In March 2026, Hirevue acquired San Francisco-based AI interview automation company Hireguide to expand its conversational hiring technology capabilities. Financial terms of the transaction were not disclosed.

==Reception==
Hirevue's service has received some criticism from interview candidates and AI researchers, particularly for its analysis of "micro-expressions". Commentary on its perceived drawbacks and potential to incite anxiety in interviewees has also been made. In 2015, Fortune writer Katherine Reynolds Lewis called video interviewing through Hirevue and similar companies a "potentially terrifying innovation." Writing for Business Insider, Kevin Feloni opined that Hirevue's strength is also its "potential weakness", stating "the AI learns from the employee pool hiring managers choose to feed it. It can then be customized to remove certain biases, such as vocal tics, but that is also dependent on human judgment."

In 2019, The Washington Post writer Drew Harwell called Hirevue "a powerful gatekeeper for some of America's most prominent employers," as well as "pervasive in some industries", adding that the company was "reshaping how companies assess their workforce — and how prospective employees prove their worth." Harwell also noted that the company's prominence led to universities making "special efforts to train students on how to look and speak" to generate optimal results.

Meanwhile, companies using Hirevue's service have noted their hiring processes shortening by considerable margins. Bloomberg News' Rebecca Greenfield wrote that "with a video interview, human resources staff members only have to review the answers, and can do so on their own schedule, without having to travel for on-campus recruiting," with all this saving money for companies. CNBC's Tonya Riley wrote that Hirevue and similar companies "boast speed as a key for why more and more recruiters are relying on their services."

Harwell cited Meredith Whittaker, a co-founder of the New York-based research center, the AI Now Institute. Whittaker called Hirevue's AI technology a "profoundly disturbing development", as well as "pseudoscience" and a "license to discriminate."

Hirevue's staff has commented on these concerns. Larsen has said candidates interviewing through the company's service are "getting the same shot regardless of gender, ethnicity, age, employment gaps, or college attended." Larsen also called criticism such as Whittaker's uninformed, stating that "most AI researchers have a limited understanding" of worker psychology and behavior. Hirevue's industrial psychologist Nathan Mondragon has also stated that "No single customer hires solely on the algorithm. I would never recommend that."

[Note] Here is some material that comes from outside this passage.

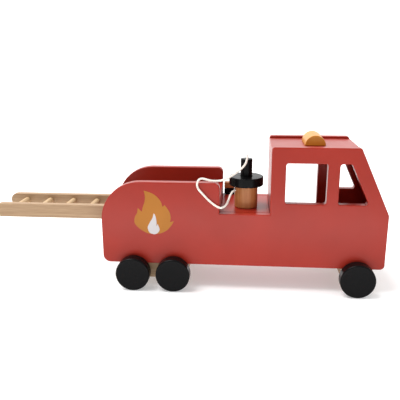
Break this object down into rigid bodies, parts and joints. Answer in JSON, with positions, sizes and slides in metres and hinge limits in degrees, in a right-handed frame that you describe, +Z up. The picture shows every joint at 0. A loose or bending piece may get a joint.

In 2026, Hirevue was listed among several AI hiring technology providers being investigated by attorneys over potential violations of the Fair Credit Reporting Act (FCRA) related to AI-based applicant screening and consumer reporting practices.

== Legal challenges ==
In November 2019, the Electronic Privacy Information Center filed a complaint to the Federal Trade Commission alleging that Hirevue's software caused harm to American workers through its collection of biometric data, bias towards those with different genders, races, sexual orientations and "neurological differences", and its failure to meet standards for artificial intelligence systems set by the Organization for Economic Cooperation and Development.

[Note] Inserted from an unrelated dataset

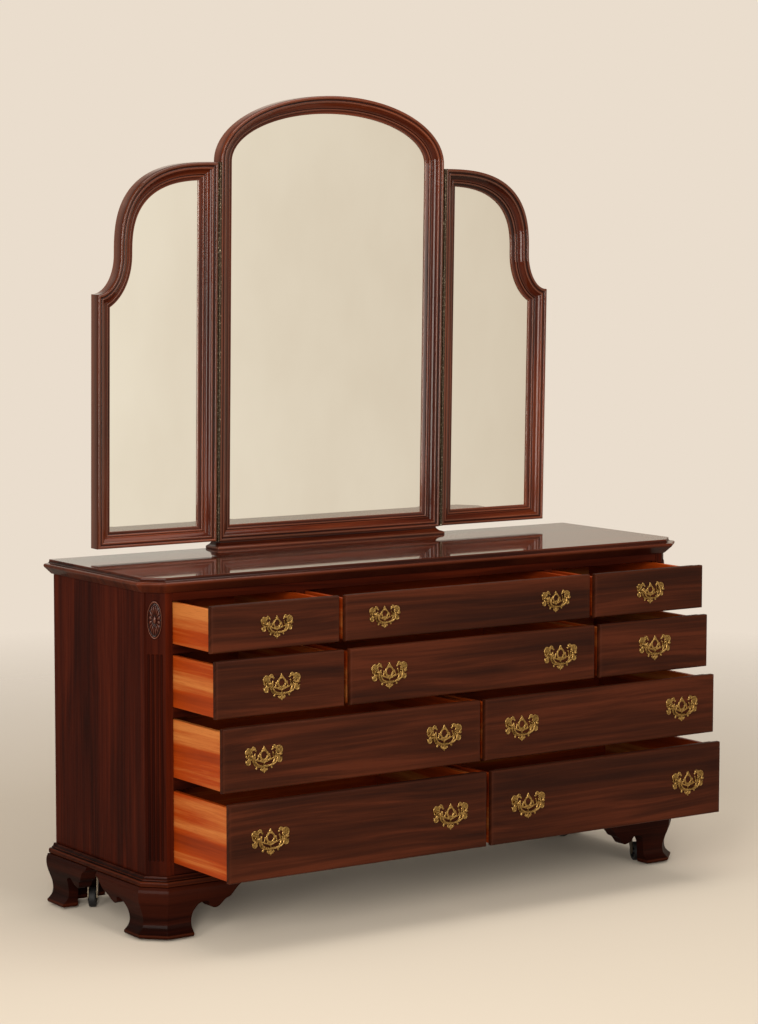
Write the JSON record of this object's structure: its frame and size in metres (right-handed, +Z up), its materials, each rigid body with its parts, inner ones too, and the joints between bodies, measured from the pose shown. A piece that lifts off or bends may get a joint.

In 2023, a Massachusetts resident filed a lawsuit against CVS Health in federal court alleging that the company utilized Hirevue and Affectiva's software to assign applicants an "employability score", which was partly based on an applicant's "conscientiousness", "responsibility", and "innate sense of integrity and honor". The lawsuit was settled out of court in July 2024.

In March 2025, the American Civil Liberties Union of Colorado filed a complaint to the Colorado Civil Rights Division and the Equal Employment Opportunity Commission alleging that Hirevue's software discriminated against a deaf and Native American employee at Intuit when she applied for a promotion at the company. Hirevue denied the allegations, stating that Intuit had not used the company's AI-based assessment technology in the interview process.